▶ **THE EXERCISE**
Every entry here needs to be repeated exactly.
——
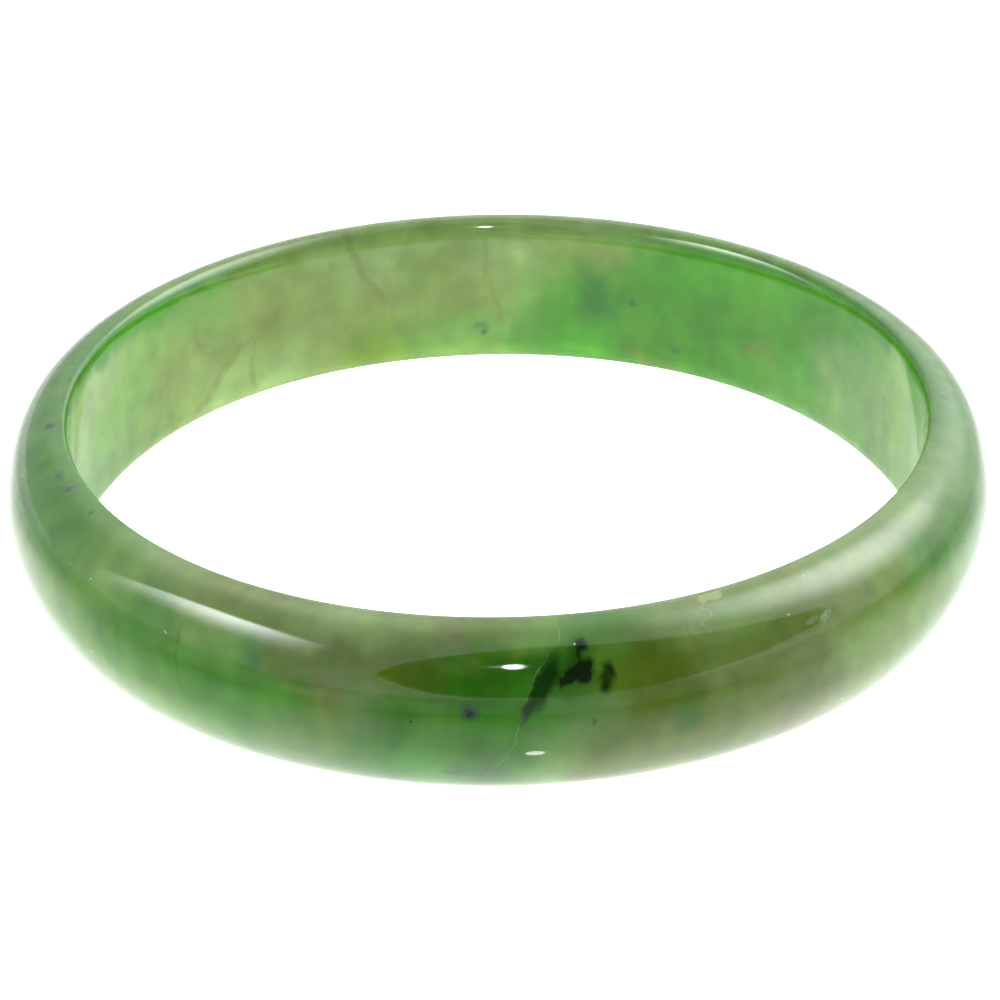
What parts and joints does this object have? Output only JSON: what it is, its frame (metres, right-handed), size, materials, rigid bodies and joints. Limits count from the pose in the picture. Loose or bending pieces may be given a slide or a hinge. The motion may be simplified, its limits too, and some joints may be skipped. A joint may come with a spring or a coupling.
{
  "type": "bangle bracelet",
  "caption": "Rigid closed bangle bracelet of polished green stone: round opening, flat inner wall, softly rounded corners and a domed outside, worn by slipping it over the hand.",
  "frame": {"origin": "on the axis of the wrist opening, at the height of the surface that the bangle lies on", "axes": "+Z along the axis of the wrist opening, upwards as the bangle lies on a table; -Y is the side with the cluster of dark grains in the stone; +X to the right seen from that side"},
  "size_m": [0.0694, 0.0694, 0.012],
  "materials": {
    "jade": "polished, translucent, mottled emerald and olive, with a few dark mineral grains"
  },
  "bodies": {
    "root": {"jade_ring": "jade"}
  },
  "joints": []
}
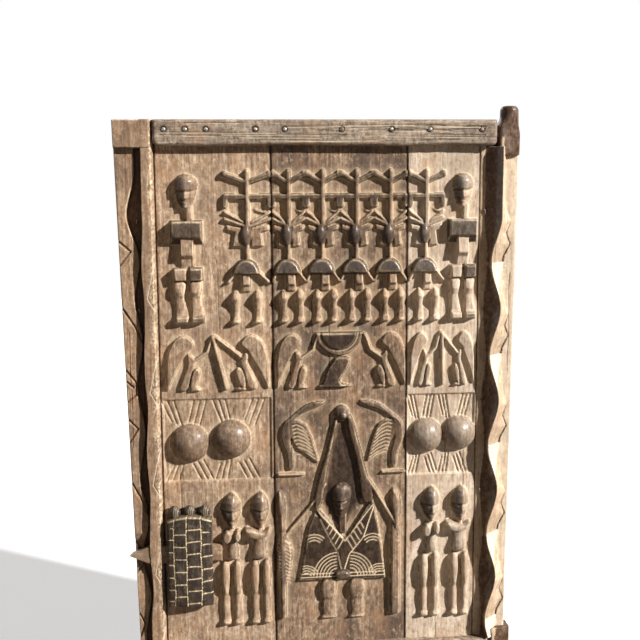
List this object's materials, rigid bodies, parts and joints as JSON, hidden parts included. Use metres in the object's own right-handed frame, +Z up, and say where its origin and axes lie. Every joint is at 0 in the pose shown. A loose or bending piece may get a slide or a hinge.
——
▶ **ANSWER TO THE EXERCISE**
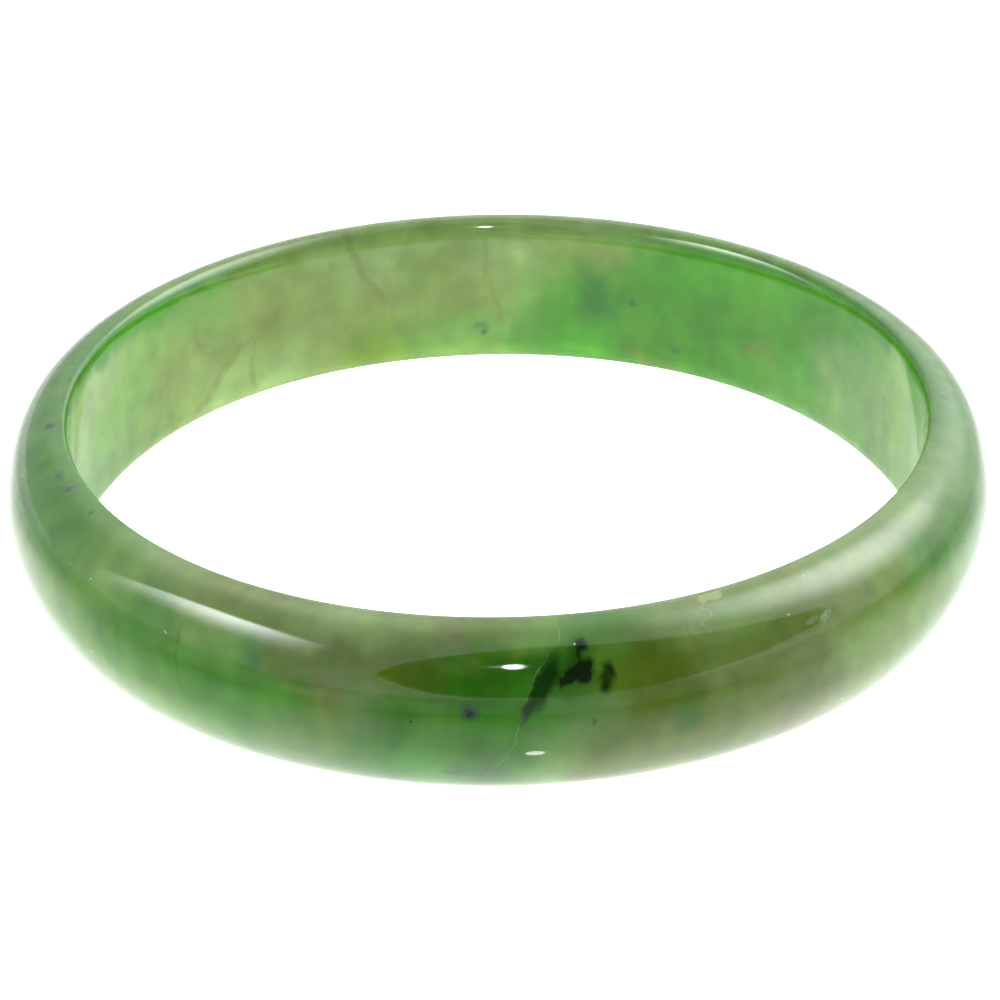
What parts and joints does this object have? Output only JSON: what it is, its frame (metres, right-handed), size, materials, rigid bodies and joints. Limits count from the pose in the picture. Loose or bending pieces may be given a slide or a hinge. The motion may be simplified, its limits too, and some joints may be skipped. A joint may come with a spring or a coupling.
{
  "type": "bangle bracelet",
  "caption": "Rigid closed bangle bracelet of polished green stone: round opening, flat inner wall, softly rounded corners and a domed outside, worn by slipping it over the hand.",
  "frame": {"origin": "on the axis of the wrist opening, at the height of the surface that the bangle lies on", "axes": "+Z along the axis of the wrist opening, upwards as the bangle lies on a table; -Y is the side with the cluster of dark grains in the stone; +X to the right seen from that side"},
  "size_m": [0.0694, 0.0694, 0.012],
  "materials": {
    "jade": "polished, translucent, mottled emerald and olive, with a few dark mineral grains"
  },
  "bodies": {
    "root": {"jade_ring": "jade"}
  },
  "joints": []
}
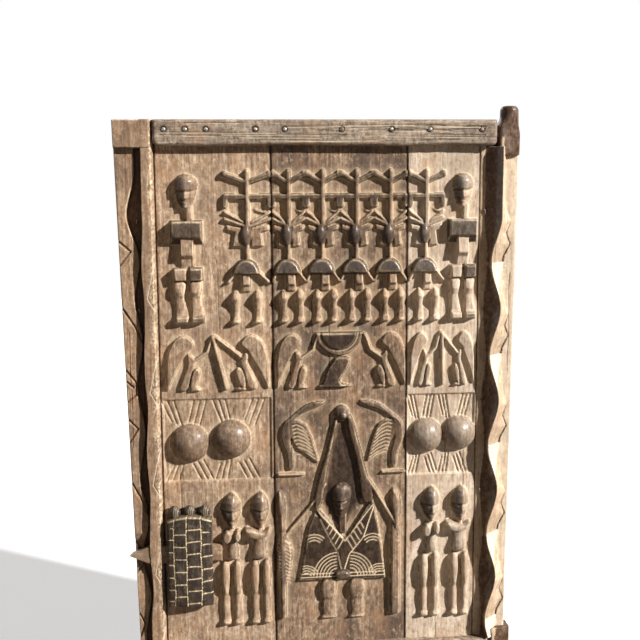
List this object's materials, rigid bodies, parts and joints as JSON, hidden parts included. Use metres in the object's own right-handed frame, +Z up, and say where its origin and axes lie. Every joint is at 0 in the pose shown. A loose or bending piece may get a slide or a hinge.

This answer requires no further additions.